There's a new technology for securing home banking.
Thursday, January 18, 2007

Magensa has designed a new security system for home banking that uses the magnetic stripe on your credit cards in a new way. Instead of just reading the magnetically encoded numbers, the Magensa system takes a "fingerprint" (or, rather, a MagnePrint) of the individual magnetic domains on your credit card's swipe stripe. This information is then encrypted and sent to your bank, where it's decrypted and compared with a template that's on file. If the two match, then your card is assumed to be legitimate.

The basis of the Magensa system is the twin observations that no two credit cards are exactly the same and that practically everybody in the United States over the age of 18 has at least some kind of plastic with some kind of magnetic strip in his or her pocket.

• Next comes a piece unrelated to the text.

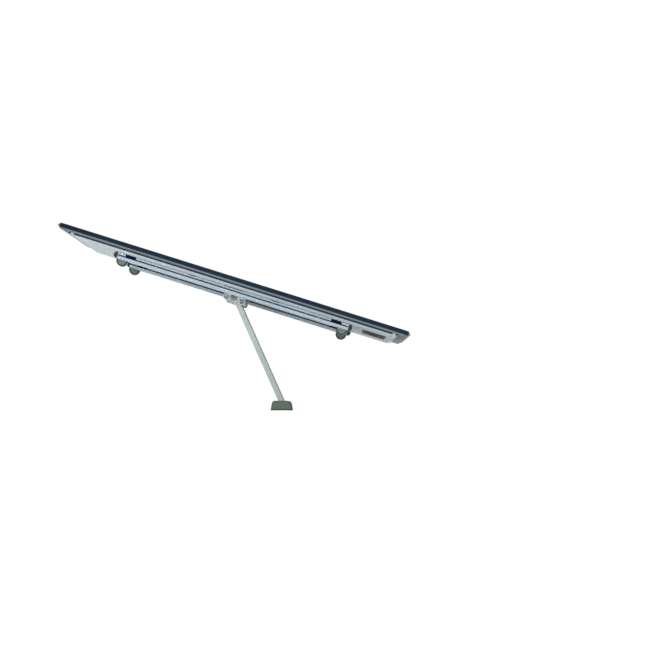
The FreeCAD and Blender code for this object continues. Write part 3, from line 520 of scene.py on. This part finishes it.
# %% Trims and their end stops
PAN_HALF_WIDTH, TRIM_HALF_LENGTH = 118.0, 128.0
for side, face in (("left", -1), ("right", 1)):
    bm = bmesh.new()
    y0, y1 = sorted((face * (PAN_HALF_WIDTH + 0.02), face * (PAN_HALF_WIDTH + 0.62)))
    low, high = PAN_WALL_BOTTOM + 0.04, PAN_TOP - 0.06
    bar(bm, -TRIM_HALF_LENGTH, TRIM_HALF_LENGTH, y0, y1, low, high)
    for height in (0.42, 0.58):
        everything = bm.verts[:] + bm.edges[:] + bm.faces[:]
        level = low + height * (high - low)
        bmesh.ops.bisect_plane(bm, geom=everything, plane_co=(0, 0, level), plane_no=(0, 0, 1))
    bm.normal_update()
    middle = (low + high) / 2
    outward = [f for f in bm.faces if f.normal.y * face > 0.9]
    groove = [f for f in outward if abs(f.calc_center_median().z - middle) < 0.1]
    pushed = bmesh.ops.extrude_discrete_faces(bm, faces=groove)["faces"]
    bmesh.ops.translate(bm, vec=(0, -face * 0.25, 0), verts=[v for f in pushed for v in f.verts])
    finish_piece(bm, f"pan_trim_{side}", "platform", GROOVE_SHADE_AND_TRIM, TO_PLATFORM, smooth=False)

    bm = bmesh.new()
    for end in (-1, 1):
        x0, x1 = sorted((end * (TRIM_HALF_LENGTH + 0.05), end * (TRIM_HALF_LENGTH + 2.6)))
        bar(bm, x0, x1, y0, y1 + 0.05 * (face > 0), low, high, 0.18, 3)
    finish_piece(bm, f"trim_stop_{side}", "platform", RAIL, TO_PLATFORM)

# %% [markdown]
# ## Closing frame
#
# The pan is smaller than the plate, and a thin pale sheet closes the gap between them, so that nobody
# sees up into the plate's hollow. It is a flat frame of four bars just below the plate's rim.

# %% Frame between the pan and the plate
FRAME_X, FRAME_Y = 138.2, 128.2
FRAME_LEVELS = (PLATE_BOTTOM - 0.12, PLATE_BOTTOM - 0.01)
bm = bmesh.new()
for sign in (-1, 1):
    x0, x1 = sorted((sign * (TRIM_HALF_LENGTH + 4.1), sign * FRAME_X))
    bar(bm, x0, x1, -FRAME_Y, FRAME_Y, *FRAME_LEVELS, 0.03)
    y0, y1 = sorted((sign * (PAN_HALF_WIDTH + 0.7), sign * FRAME_Y))
    bar(bm, -TRIM_HALF_LENGTH - 4.08, TRIM_HALF_LENGTH + 4.08, y0, y1, *FRAME_LEVELS, 0.03)
finish_piece(bm, "closing_frame", "platform", NAVY, TO_PLATFORM)

# %% [markdown]
# ## Screw heads
#
# The screws go up through the pan, the rails and the bracket, and only their flat heads show. A good
# head has a bevelled rim and a hexagon socket. To make one, a ring of six points and a ring of
# twenty-four are bridged into a face with a hexagonal hole. The hole's edge is then extruded up and
# closed, and the outer rim is extruded into the countersunk cone. These pieces stand for the plain CAD
# screws.

# %% One screw head, seen from below
def screw_head(bm, x, y, z, radius, socket, depth):
    hexagon = bmesh.ops.create_circle(bm, cap_ends=False, segments=6, radius=socket)["verts"]
    rim = bmesh.ops.create_circle(bm, cap_ends=False, segments=24, radius=radius - 0.12)["verts"]
    inner = [e for e in {e for v in hexagon for e in v.link_edges}]
    outer = [e for e in {e for v in rim for e in v.link_edges}]
    bmesh.ops.bridge_loops(bm, edges=inner + outer)
    made = set(hexagon + rim)

    def grow(edges, lift, scale):
        grown = bmesh.ops.extrude_edge_only(bm, edges=edges)["geom"]
        verts = [g for g in grown if isinstance(g, bmesh.types.BMVert)]
        bmesh.ops.scale(bm, vec=(scale, scale, 1), verts=verts)
        bmesh.ops.translate(bm, vec=(0, 0, lift), verts=verts)
        made.update(verts)
        return [g for g in grown if isinstance(g, bmesh.types.BMEdge)]

    floor_edges = grow(inner, depth, 0.96)
    bmesh.ops.contextual_create(bm, geom=floor_edges)
    cone = grow(outer, 0.12, radius / (radius - 0.12))
    grow(cone, 0.75, 0.55)
    bmesh.ops.translate(bm, vec=(x, y, z), verts=list(made))


# %% All the screws under the platform
PAN_HALF_LENGTH = 132.0
HEAD_RADIUS, SOCKET_RADIUS, SOCKET_DEPTH = 2.26, 1.05, 0.6
edge_x, edge_y = PAN_HALF_LENGTH - 21, PAN_HALF_WIDTH - 18
pan_places = [(sx * edge_x, sy * edge_y) for sx in (-1, 0, 1) for sy in (-1, 1)]
pan_places += [(-PAN_HALF_LENGTH / 2, 0.0), (PAN_HALF_LENGTH / 3, 0.0)]
rail_places = [(sx * x, y) for sx in (-1, 1) for x in (22.0, 66.0) for y in RAIL_LINES.values()]
bracket_places = [(sx * 6.5, sy * 53.0) for sx in (-1, 1) for sy in (-1, 1)]
for node, places, z in (
    ("pan_screws", pan_places, PAN_BOTTOM),
    ("rail_screws", rail_places, RAIL_BOTTOM),
    ("bracket_screws", bracket_places, PAN_BOTTOM - 1.2),
):
    bm = bmesh.new()
    for x, y in places:
        screw_head(bm, x, y, z, HEAD_RADIUS, SOCKET_RADIUS, SOCKET_DEPTH)
    finish_piece(
        bm, f"{node}_heads", "platform", BLACK_STEEL, TO_PLATFORM, replaces=[node]
    )

# %% [markdown]
# ## Bumpers
#
# Four round grey-green bumpers keep the rails off the desk when the stand is folded. From the side each
# is half a disc with a lighter face inside a dark rounded rim. That rim is painted shade: a dark finish
# on the rim's outer band stands in for the shading round the rounded edge, so it is made as two pieces:
# a rim painted dark and a lighter moulded hub. Each section is a short open line, spun a full turn about
# the bumper's own axle.
# The solid is then cut off at the rail by a plane, and the cut is filled.

# %% Spin a section and cut it off at the rail
BUMPER_RADIUS, BUMPER_HALF_WIDTH, BUMPER_FROM_CENTRE = 4.5, 5.5, 90.0
BUMPER_CENTRE = BUMPER_RADIUS - PIVOT_HEIGHT
# The outer rim section, which carries the dark painted shade.
PAINTED_SHADE_RIM = [(3.6, 0.84), (3.66, 0.97), (3.8, 1.0), (4.1, 1.0), (4.32, 0.97), (4.45, 0.92), (4.5, 0.84)]
HUB = [(0.0, 0.95), (1.1, 0.95), (1.3, 0.9), (3.3, 0.9), (3.55, 0.88), (3.64, 0.84)]


def spun_bumper(section, x, y, closed):
    bm = bmesh.new()
    path = [(r, -w * BUMPER_HALF_WIDTH) for r, w in section]
    path += [(r, w * BUMPER_HALF_WIDTH) for r, w in reversed(section)]
    verts = [bm.verts.new((r, w, 0)) for r, w in path]
    edges = [bm.edges.new(pair) for pair in zip(verts, verts[1:])]
    if closed:
        edges.append(bm.edges.new((verts[-1], verts[0])))
    bmesh.ops.spin(
        bm, geom=verts + edges, cent=(0, 0, 0), axis=(0, 1, 0), angle=math.tau, steps=48, use_merge=True
    )
    bmesh.ops.remove_doubles(bm, verts=bm.verts, dist=1e-4)
    bmesh.ops.bisect_plane(
        bm, geom=bm.verts[:] + bm.edges[:] + bm.faces[:],
        plane_co=(0, 0, RAIL_BOTTOM - BUMPER_CENTRE - 0.02), plane_no=(0, 0, 1), clear_outer=True,
    )
    bmesh.ops.holes_fill(bm, edges=[e for e in bm.edges if e.is_boundary], sides=0)
    bmesh.ops.translate(bm, vec=(x, y, BUMPER_CENTRE), verts=bm.verts)
    return bm


# %% Rims painted dark as shade, and hubs
for side, line in RAIL_LINES.items():
    for where, end in (("front", 1), ("rear", -1)):
        x, node = end * BUMPER_FROM_CENTRE, f"bumper_foot_{where}_{side}"
        # The rim's dark finish is painted shade round the bumper's edge. The hub keeps the bumper's own
        # grey green.
        bm = spun_bumper(PAINTED_SHADE_RIM, x, line, True)
        finish_piece(
            bm, f"bumper_shade_rim_{where}_{side}", "platform", CAP_AND_RIM_SHADE, TO_PLATFORM,
            replaces=[node],
        )
        bm = spun_bumper(HUB, x, line, False)
        finish_piece(bm, f"bumper_hub_{where}_{side}", "platform", BUMPER, TO_PLATFORM)

# %% [markdown]
# ## Grip pads
#
# Two long rubber pads in the top plate stop a laptop from sliding. Each has a smooth rim round a
# slightly sunken field of fine ribs. The pad is a flat bar whose upright edges are bevelled into half
# rounds. Its top face is inset and pushed down, and the ribs are slim bevelled bars laid in the field.

# %% Pads
PAD_LENGTH, PAD_WIDTH, PAD_BOTTOM, PAD_TOP = 220.0, 16.0, PLATE_TOP - 0.7, PLATE_TOP + 0.2
for where, end in (("front", 1), ("rear", -1)):
    bm = bmesh.new()
    middle = end * (140.0 - 35.0)
    half_x, half_y = PAD_WIDTH / 2, PAD_LENGTH / 2
    bar(bm, middle - half_x, middle + half_x, -half_y, half_y, PAD_BOTTOM, PAD_TOP)
    upright = [e for e in bm.edges if abs(e.verts[0].co.z - e.verts[1].co.z) > 0.1]
    bmesh.ops.bevel(bm, geom=upright, offset=7.5, affect="EDGES", segments=14, profile=0.5, material=-1)
    bm.normal_update()
    top = [f for f in bm.faces if f.normal.z > 0.9]
    bmesh.ops.inset_region(bm, faces=top, thickness=0.25, depth=0.0)
    bmesh.ops.inset_region(bm, faces=top, thickness=1.2, depth=0.0)
    bmesh.ops.inset_region(bm, faces=top, thickness=0.2, depth=-0.35)
    upper = [e for e in bm.edges if all(v.co.z > PAD_TOP - 1e-4 for v in e.verts)]
    outline = [
        e for e in upper if len(e.link_faces) == 2 and any(abs(f.normal.z) < 0.1 for f in e.link_faces)
    ]
    bmesh.ops.bevel(bm, geom=outline, offset=0.15, affect="EDGES", segments=2, profile=0.5, material=-1)
    for step in range(-4, 5):
        x = middle + step * 1.35
        reach = PAD_LENGTH / 2 - 1.8 - (7.5 - math.sqrt(7.5**2 - (step * 1.35) ** 2))
        bar(bm, x - 0.3, x + 0.3, -reach, reach, PAD_TOP - 0.4, PAD_TOP - 0.02, 0.14, 2)
    finish_piece(
        bm, f"ribbed_pad_{where}", "platform", PAD, TO_PLATFORM,
        replaces=[f"grip_pad_{where}"],
    )

# %% [markdown]
# ## Edge beads
#
# Each end of the plate carries a pale bead, a soft lip that a hand meets first. The CAD strip gives its
# seat, and the bead itself is finer: a slim bar with a nearly round nose. A second, darker bar behind
# it fills the seat, so that the bead reads as set into the plate.

# %% Beads
BEAD_LENGTH, PLATE_HALF_LENGTH = 246.0, 140.0
bead_middle = (PLATE_BOTTOM + 1.2 + PLATE_TOP - 0.7) / 2
for where, end in (("front", 1), ("rear", -1)):
    bm = bmesh.new()
    x0, x1 = sorted((end * (PLATE_HALF_LENGTH - 1.0), end * (PLATE_HALF_LENGTH + 1.45)))
    bar(bm, x0, x1, -BEAD_LENGTH / 2, BEAD_LENGTH / 2, bead_middle - 0.8, bead_middle + 0.8, 0.45, 4)
    finish_piece(
        bm, f"edge_bead_{where}", "platform", EDGE, TO_PLATFORM,
        replaces=[f"edge_strip_{where}"],
    )
    bm = bmesh.new()
    x0, x1 = sorted((end * (PLATE_HALF_LENGTH - 1.2), end * (PLATE_HALF_LENGTH + 0.1)))
    bar(bm, x0, x1, -BEAD_LENGTH / 2, BEAD_LENGTH / 2, bead_middle - 1.2, bead_middle + 1.2, 0.2)
    finish_piece(bm, f"bead_seat_{where}", "platform", GROOVE_SHADE_AND_TRIM, TO_PLATFORM)

# %% [markdown]
# ## Floor, light and camera
#
# The stand is shown on white: no colour in the surroundings, and light from everywhere. A pale matt
# floor and a white world give that. The world lights the stand less than it shows to the camera, or
# the navy would wash out. A broad lamp above whitens the floor, and a low one in front reaches under
# the platform, where the arm folds away. The camera is far off and level with the desk, with a long
# lens, so that the near and far rails almost cover each other.

# %% Floor
bm = bmesh.new()
bmesh.ops.create_grid(bm, x_segments=1, y_segments=1, size=30.0)
floor_mesh = bpy.data.meshes.new("floor")
bm.to_mesh(floor_mesh)
bm.free()
floor = bpy.data.objects.new("floor", floor_mesh)
bpy.context.scene.collection.objects.link(floor)
paper = bpy.data.materials.new("matt paper")
paper.use_nodes = True
paper_shader = paper.node_tree.nodes["Principled BSDF"]
paper_shader.inputs["Base Color"].default_value = (0.93, 0.93, 0.93, 1)
paper_shader.inputs["Roughness"].default_value = 1.0
paper_shader.inputs["Specular IOR Level"].default_value = 0.0
floor_mesh.materials.append(paper)

# %% World: white to the eye, softer as a light
scene = bpy.context.scene
world = bpy.data.worlds.new("white studio")
scene.world = world
world.use_nodes = True
background = world.node_tree.nodes["Background"]
background.inputs["Color"].default_value = (1.0, 1.0, 1.0, 1)
seen = world.node_tree.nodes.new("ShaderNodeLightPath")
strength = ramp(world.node_tree.nodes, 0.0, 1.0, 0.55, 1.0)
world.node_tree.links.new(seen.outputs["Is Camera Ray"], strength.inputs["Value"])
world.node_tree.links.new(strength.outputs["Result"], background.inputs["Strength"])
scene.view_settings.view_transform = "Standard"


# %% Lamps: a broad sky-like sun, a long low strip in front, and one behind for the far edges
def place_lamp(name, kind, energy, place, aim):
    lamp = bpy.data.lights.new(name, kind)
    lamp.energy = energy
    holder = bpy.data.objects.new(name, lamp)
    holder.location = place
    holder.rotation_euler = (Vector(aim) - Vector(place)).to_track_quat("-Z", "Y").to_euler()
    holder.visible_camera = False
    scene.collection.objects.link(holder)
    print(f"{name}: {kind.lower()}, {energy}")
    return holder


sky = place_lamp("broad overhead light", "SUN", 2.4, (-0.2, -0.6, 2.0), (0, 0, 0))
sky.data.angle = math.radians(75)
strip = place_lamp("low front strip", "AREA", 13.0, (0.03, -1.2, 0.045), (0, 0, 0.02))
strip.data.shape = "RECTANGLE"
strip.data.size, strip.data.size_y = 1.2, 0.08
strip.visible_glossy = False  # or every upright face would mirror it
back = place_lamp("back lamp", "AREA", 5.0, (-0.4, 1.4, 0.9), (0, 0, 0.08))
back.data.shape = "DISK"
back.data.size = 0.8

# %% Camera
CAMERA_DISTANCE = 2.297
CAMERA_ASIDE = 0.0354
CAMERA_HEIGHT = 0.002
camera_data = bpy.data.cameras.new("camera")
camera_data.lens = 158.8
camera_data.sensor_width = 36.0
camera_data.clip_start = 0.001
camera = bpy.data.objects.new("camera", camera_data)
camera.location = (CAMERA_ASIDE, -CAMERA_DISTANCE, CAMERA_HEIGHT)
camera.rotation_euler = (math.radians(90 + 1.72), 0, math.radians(0.07))
scene.collection.objects.link(camera)
scene.camera = camera
print("camera lens", camera_data.lens, "mm")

The Magensa technology could be used to combat phishing, to improve the security of home banking, or even as a way of proving your identity to specialty websites. The only problem with the technology is that you need to have one of Magensa's special USB swipe readers on your home PC. In the past, e-commerce and security systems that have required special hardware have worked well in business but have failed at home: people don't buy the equipment. Even when it's provided for free, it doesn't get installed because of either laziness or software incompatibility.

Still, it will be interesting to see if the Magensa system actually works. We certainly need some way of authenticating home users that's better than user names and passwords.